For all the horrible officiating we saw last year, and for every time we knew a player fumbled only to be "saved by the whistle," this is going to create more problems than it solves. It throws a whole lot of subjective grayness into a previously imperfect, but black and white, system. Coaches will never have enough challenges to question all the borderline calls. That, really, might be a good thing, but it's just going to make things worse.

And it's probably going to cause a few injuries, as guys dive and fight for "live" balls that may or may not be actually live.

Patriots head coach Bill Belichick doesn't seem to like it. "I think in this particular rule, we're kind of going into an area that we haven't gone into," Belichick said. "The old adage of 'play to the whistle' might not be good enough any more. ... [T]his isn't a rule we made. But we have to try to understand it and play it as it is going to be interpreted and officiated. ... [T]here are a lot of concerns that were brought up on the rule that is proposed and I think there are a lot of issues that need to be resolved." I'm going to venture that every officiating crew, and maybe even every official, calls it differently, and perhaps even "make adjustments" during the season, leading to utter inconsistency. But that's me.

Gone in 60 Seconds?

Sticking with reviewing plays, officials will now have 60 seconds, instead of 90, to view instant replays.

Ya. Right. Half the time, they're looking at stuff for 2, 3 minutes, the networks are taking commercial breaks, fans take the time to go chop up extra firewood. If more than 10 percent of reviews take less than 60 seconds, I'll eat my pants.

The officials supposedly won't wait for commercials, but we all know who's paying the bills here.

Another confusing "clarification" has been creating categories of offensive holding. I haven't read any specifics on this, so I can't even imagine what this entails. The new "fine points" are supposed to make the call crystal clear.
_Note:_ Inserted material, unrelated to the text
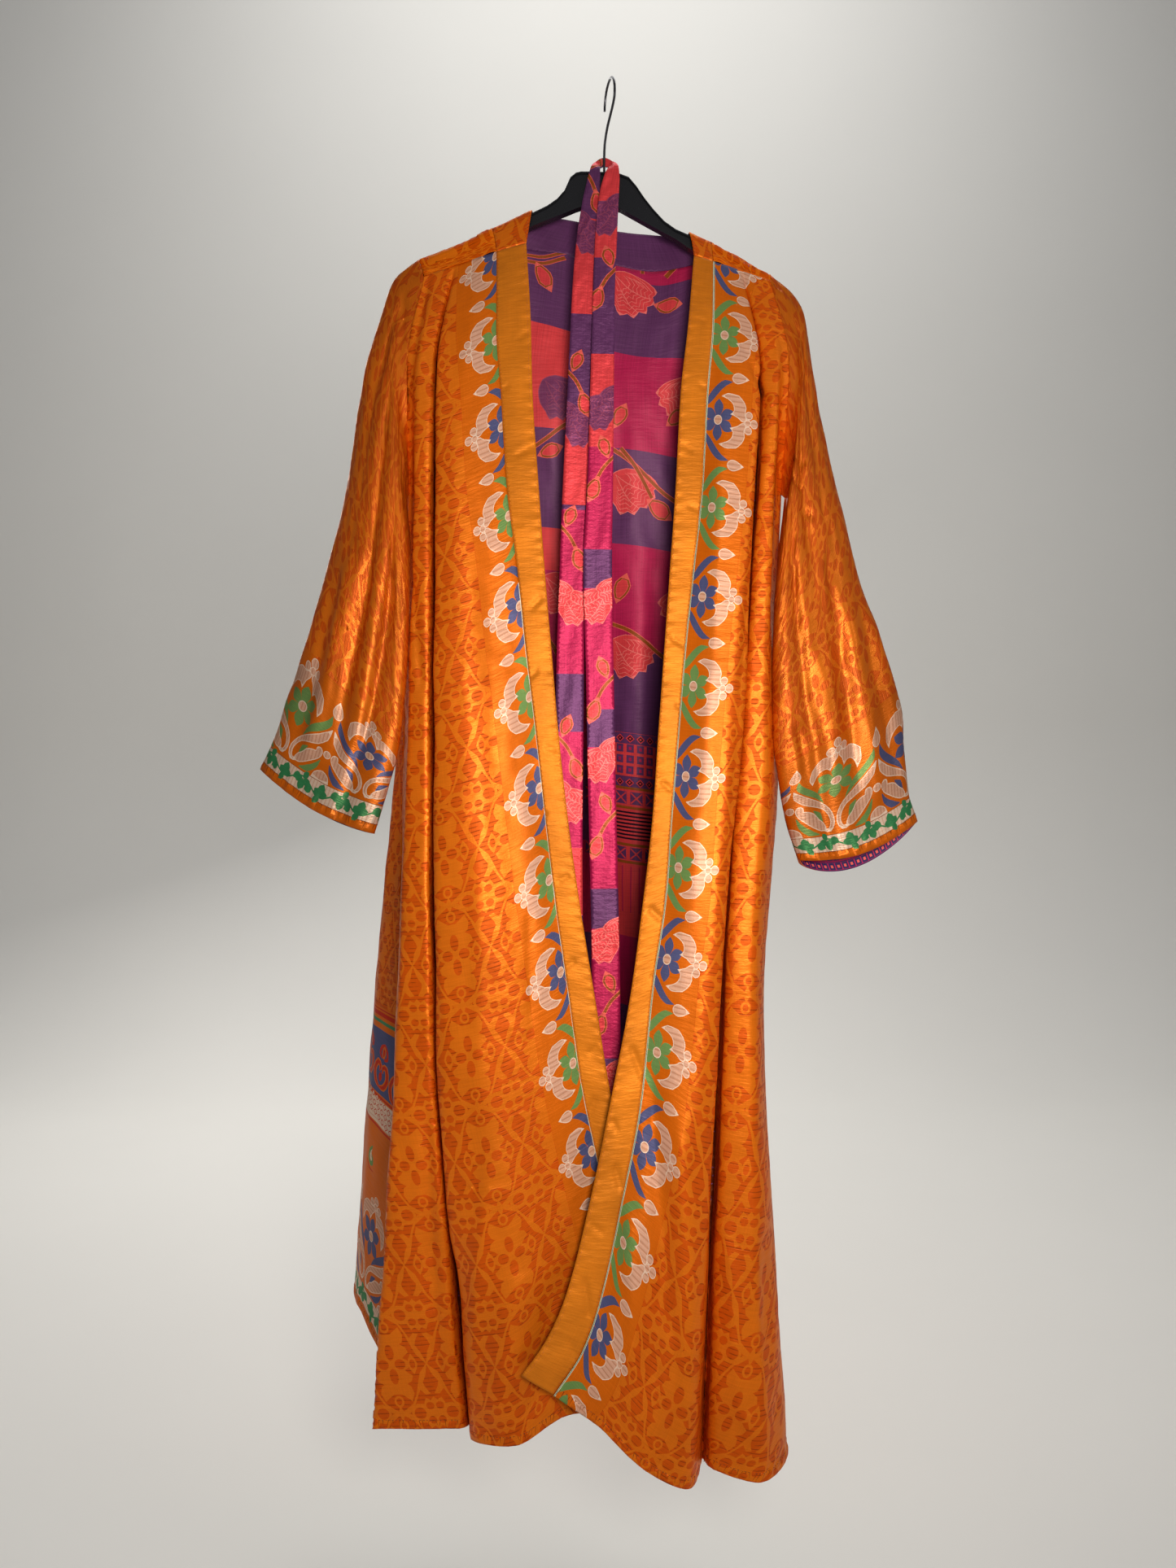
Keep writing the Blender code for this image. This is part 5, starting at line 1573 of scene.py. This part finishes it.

It all sounds the same: "Offensive blockers may not grab, jerk, tackle or drag an opponent to the ground." So I don't know what's been clarified or redefined. Once again, I predict relative chaos.

There is at least one clear cut new rule: Kickoff teams must have at least four players on each side of the kicker. This will prevent "stacking" on onside kicks. It is intended to help prevent injuries and scrums. This one actually sounds reasonable to me, and it could make things a little more interesting.

There are a few more special teams rules. If a kicking team commits a penalty, a return team can have the extra yardage tacked on to the end of a runback or replay the kick. That's an interesting one. I don't think you'll see too many rekicks, unless a team gets pinned in deep, even after the penalty.

In Need of Some Protection

To protect long-snappers, a defensive player within one yard of the line of scrimmage at the snap must have his helmet outside the snappers shoulder pads. Infractions result in 5-yard illegal formation penalties.

There's yet another "protect the quarterback" rule (the "Carson Palmer rule"). Or is it "just a clarification"? Hitting quarterbacks below the knees while they are in the pocket with both feet on the ground is a 15-yarder.

"Horse-collaring" got a wider definition. Used to be a tackler had to have his hands inside the back of the ball carrier's shoulder pads. Now, any tackle inside the shirt collar will cost 15 yards. I see some subjectivity to that one, too. I bet some of the more "elite" players (those guys who get paid a lot) will get more calls. But that's not really anything new, right Peyton?

Getting More Respectable (Or Respectful)?

And then there are the "player hater" rules. Celebrations will be drastically reined in. No props (the "T.O. rule"). No "performing acts on the ground" (I guess that eliminates "the worm" among other things). No prolonged or group celebrations. Dancing is ok. Leaping into the stands is ok. Standard spikes, spins and goalpost dunks are ok. I'm sure the players' union has contacted the ACLU.

Also, no "in-your-face" taunting.

I applaud these last two rules. This is football, not pro wresting. Have some class. Play on a team. Unfortunately, I think the taunting rule will be unevenly applied, though. They already have a taunting rule that they call once in a blue moon.

So, it should be an interesting season with the changes. Personally, I think most of the officials had a hard enough times with the old rules. I'll be happy if they can learn to apply the rules consistently. But as long as things remain (and become increasingly) subjective, there are going to be problems and controversy.